New Zealanders are more relaxed about security issues than most of the rest of the world, the latest results of the Unisys Security Index show.
Fears about identity theft and financial fraud are the top global concerns: the first is the primary security concern of respondents in nine of the 14 countries surveyed; credit or debit card misuse ranks first or second in 12 of the 14 countries.
But in New Zealand the index has declined seven points since August 2007, meaning that New Zealanders are slightly less concerned across the surveyed range of security issues, says Unisys New Zealand security specialist Mike Webber.
“In spite of higher interest rates and fuel costs, New Zealanders are the third least concerned nation when it comes to meeting essential financial obligations,” he says. “Unsurprisingly, New Zealand is also third least concerned regarding national security.”
Webber observes that the New Zealand index jumped sharply in 2007 after the Ruatoki police raids but has since fallen back.
“This supports the notion that if people become very concerned about one aspect of their sense of security, they also report being very concerned about the other aspects of security.”

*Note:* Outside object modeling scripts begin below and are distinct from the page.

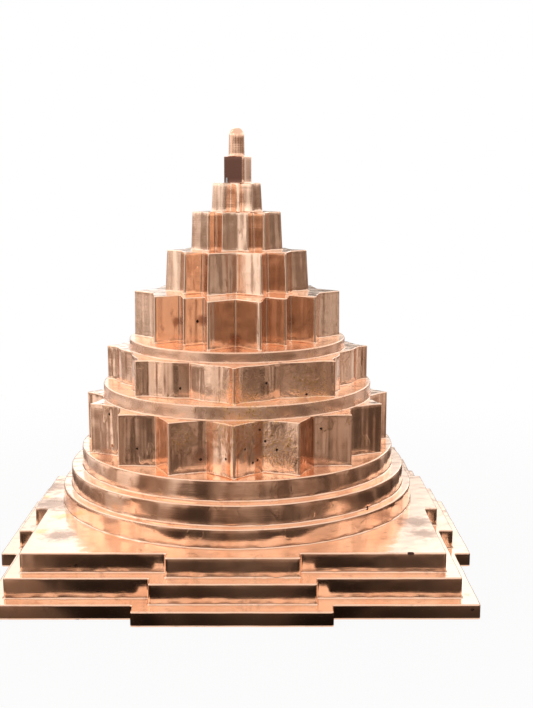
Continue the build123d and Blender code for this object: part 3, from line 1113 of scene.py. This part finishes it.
# Flags, seen only in the metal: one on the floor round the object and one standing round it.
# They stand in for a plain room with a window on the left. Lengths are in metres, and a pair is
# where a change starts and where it has fully come in
flag_start = 0.01
flag_distance = 0.9
flag_height = 0.60
flag_lift = 0.0004
room_bands = [(-180, 0.75), (-60, 0.95), (-20, 0.45), (45, 0.38), (100, 0.65), (180, 0.75)]
# Painted shadow of the object on the low flag: its level at the foot, and where it fades out
foot_shadow_level = 0.12
foot_shade = (0.07, 0.21)
window_level = 0.8
window_sill = (0.20, 0.27)
streak_count = 4.0
streak_drift = 3.0
streak_edges = (0.36, 0.64)
streak_low = 0.36
streak_high = 1.35

# How much deeper and warmer the cloth is where it is dark
dark_depth = 1.25
warmest_level = 0.35
green_fall = 0.25
blue_fall = 0.45


def curved_flag(name, start, end, edges, cloth):
    """A flag round the object from one bearing to another, between two edges (distance, height).
    A bearing of 0 is the front and 90 the right."""
    steps = round(abs(end - start) / 5)
    places = []
    for step in range(steps + 1):
        bearing = math.radians(start + (end - start) * step / steps)
        for distance, height in edges:
            places.append((math.sin(bearing) * distance, -math.cos(bearing) * distance, height))
    faces = [(2 * i, 2 * i + 2, 2 * i + 3, 2 * i + 1) for i in range(steps)]
    data = bpy.data.meshes.new(name)
    data.from_pydata(places, [], faces)
    flag = bpy.data.objects.new(name, data)
    flag.data.materials.append(cloth)
    bpy.context.scene.collection.objects.link(flag)
    flag.visible_camera = False
    flag.visible_diffuse = False
    flag.visible_shadow = False


low_cloth = flag_cloth("low_flag_cloth", False)
upright_cloth = flag_cloth("upright_flag_cloth", True)
curved_flag("flag_low", -180, 180, [(flag_start, flag_lift), (flag_distance, flag_lift)], low_cloth)
curved_flag("flag_upright", -180, 180, [(flag_distance, 0.0), (flag_distance, flag_height)], upright_cloth)


def soft_lamp(name, place, aim, size, glow):
    """A square lamp whose face shows as bright as its glow; 1 is white."""
    data = bpy.data.lights.new(name, "AREA")
    data.shape = "SQUARE"
    data.size = size
    data.energy = glow * math.pi * size * size
    lamp = bpy.data.objects.new(name, data)
    lamp.location = place
    lamp.rotation_euler = (Vector(aim) - Vector(place)).to_track_quat("-Z", "Y").to_euler()
    bpy.context.scene.collection.objects.link(lamp)
    return lamp


lamp_top = soft_lamp("lamp_top", (-0.3, 0.3, 1.5), (0, 0, 0.05), 1.2, 0.7)
lamp_top.visible_glossy = False
soft_lamp("lamp_back", (-0.25, 1.2, 1.3), (0, 0, 0.1), 0.9, 0.8)
soft_lamp("lamp_left", (-1.2, 0.4, 1.25), (0, 0, 0.05), 0.8, 0.8)

world = bpy.data.worlds.new("surround")
bpy.context.scene.world = world
surround = Finish("surround", world)
soft_light = surround.node("ShaderNodeBackground", None, {"Color": (1, 1, 1, 1), "Strength": 0.55})
white_wall = surround.node("ShaderNodeBackground", None, {"Color": (1, 1, 1, 1), "Strength": 1.0})
shares = {0: backdrop_share(surround, 1.0), 1: soft_light, 2: white_wall}
seen = surround.node("ShaderNodeMixShader", None, shares)
surround.node("ShaderNodeOutputWorld", None, {"Surface": seen})

bpy.context.scene.view_settings.view_transform = "Standard"
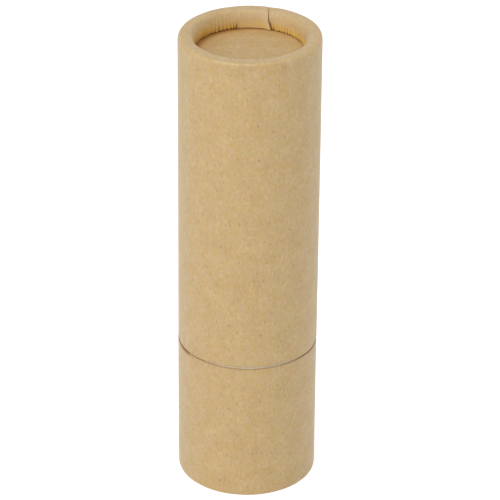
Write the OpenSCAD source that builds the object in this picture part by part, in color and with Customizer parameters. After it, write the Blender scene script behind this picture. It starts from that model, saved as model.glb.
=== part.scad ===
// Twist-up lip balm stick in a paper case.
// A long paper cap and a short paper base meet at one joint line. Turning the
// base against the inner barrel winds a carrier, and the balm cast into it, up
// a spindle. The stick stands on its base, with its axis on +Z.

/* [Paper case] */
// Outside diameter of the closed case
case_d = 20; // [18.5:0.25:24]
// Height of the closed case
case_h = 69; // [64:1:80]
// Height of the base, up to the joint line
base_h = 21.1; // [19:0.1:26]
// Gap between the base and the cap's board
joint_gap = 0.15; // [0.15:0.05:0.4]
// Strip of the cap's board that its wrap leaves bare at the joint line
bare_edge = 0.3; // [0.1:0.05:0.5]
// Thickness of the kraft wrap
paper_t = 0.2; // [0.15:0.05:0.3]
// Wall of the board tubes
board_t = 1.75; // [1.4:0.05:2]
// Outer rounding of the cap's rim, where the wrap turns in
rim_round = 0.7; // [0.5:0.05:0.8]
// Outer rounding of the base's foot, pressed flatter as the stick is stood up
foot_round = 0.4; // [0.3:0.05:0.8]
// Arc, in degrees, over which the wrap overlaps itself
overlap = 36; // [20:1:45]
// Place of the overlap's middle, in degrees from +X
overlap_at = 85.5; // [0:0.5:359]

/* [Recessed ends] */
// Depth from the cap's rim down to its end disc
cap_recess = 2.7; // [2:0.1:3.5]
// Depth from the base's rim up to its end disc
base_recess = 2.4; // [1.8:0.1:2.8]
// Thickness of the board discs
disc_t = 1.5; // [1:0.1:1.8]
// Pleats that the turned-in wrap gathers into, clear of the overlap
pleats = 56; // [24:2:64]
// Greatest height of a pleat
pleat_h = 0.18; // [0.08:0.02:0.2]

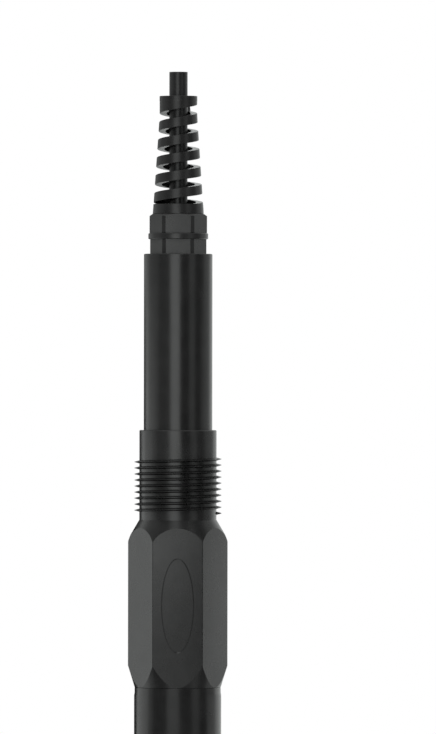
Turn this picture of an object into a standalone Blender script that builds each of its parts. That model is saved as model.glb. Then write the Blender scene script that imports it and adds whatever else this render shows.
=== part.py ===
"""Nitrate ion sensor with a G3/4 process thread, a hexagon for the spanner and a spiral cable gland.

The sensor stands upright on the flat rim of its protective guard. The origin is the centre of that rim and
+Z runs up the sensor's axis to the cable. A flat of the hexagon with the oval recess faces -Y.
"""

import math

import bmesh
import bpy
from mathutils import Matrix, Vector

# Gap between pieces that fit into, or rest on, each other
CLEARANCE = 0.0003

# Overlap of shapes that are joined, and how far a cutter runs past the faces that it cuts
JOIN_OVERLAP = 0.00005
CUTTER_REACH = 0.0020

# Small chamfer on moulded edges
MOULDED_EDGE = 0.00015

# Lengths of the main sections, from the tip upwards
SENSING_LENGTH = 0.075
LOWER_HOUSING_LENGTH = 0.087
HEXAGON_LENGTH = 0.0502
THREADED_SECTION_LENGTH = 0.027
REAR_TUBE_LENGTH = 0.053

# Main body: collar, process thread, neck and hexagon
COLLAR_DIAMETER = 0.0232
COLLAR_EDGE_CHAMFER = 0.0002
THREAD_MAJOR_DIAMETER = 0.0262
THREAD_PITCH = 0.001814
THREAD_TURNS = 9
THREAD_START = 0.0020
THREAD_CREST_WIDTH = 0.00012
THREAD_ROOT_WIDTH = 0.0008
HEXAGON_ACROSS_FLATS = 0.0260
HEXAGON_TOP_CHAMFER = 0.0043
HEXAGON_TOP_ROUNDING = 0.0025
HEXAGON_TOP_BULGE = 0.00007
HEXAGON_TOP_SHOULDER_RADIUS = 0.01415
HEXAGON_BOTTOM_CHAMFER = 0.0067
OVAL_WIDTH = 0.0099
OVAL_HEIGHT = 0.0284
OVAL_DEPTH = 0.0003
OVAL_CENTRE_BELOW_HEXAGON_TOP = 0.0255
SPIGOT_LENGTH = 0.0120
SPIGOT_WALL = 0.0042
BOARD_LEDGE_HEIGHT = 0.0025
BOARD_BORE_DIAMETER = 0.0162
SOCKET_DEPTH = 0.0100

# Front sleeve under the hexagon
SLEEVE_DIAMETER = 0.0262
SLEEVE_WALL = 0.0019
SLEEVE_EDGE_RELIEF = 0.00015
SLEEVE_RELIEF_LENGTH = 0.0017
SLEEVE_RELIEF_RAMP = 0.0008
SLEEVE_EDGE_CHAMFER = 0.0003

# O-rings and their grooves
O_RING_SECTION = 0.0015
O_RING_GROOVE_WIDTH = 0.0022
O_RING_GROOVE_MARGIN = 0.0042

# Protective guard round the electrodes
GUARD_WALL = 0.0019
GUARD_RIM_OPENING = 0.0180
GUARD_RIM_THICKNESS = 0.0030
GUARD_EDGE_CHAMFER = 0.0010
GUARD_WINDOWS = 4
GUARD_WINDOW_WIDTH = 0.0105
GUARD_WINDOW_BOTTOM = 0.0090
GUARD_WINDOW_TOP = 0.0470

# Electrode carrier, and the space over it for the electrodes' heads and the leads
CARRIER_DEPTH_IN_GUARD = 0.0160
LEAD_SPACE = 0.0108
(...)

The Unisys Security Index presents a social indicator that measures consumer concern in relation to four areas of security: national, financial, internet and personal safety.
The first global research was in August 2007 as part of a bi-annual study to gauge consumer sentiment about security issues in 14 countries. The current research includes responses from 13,296 peopled polled between March and April.
Webber says drastic differences shown between regions prove that security is a local issue, despite the many threats that extend across geographic borders without discrimination.
One of the few consistencies across all regions was an apparent lack of concern about using the internet to shop, bank and email.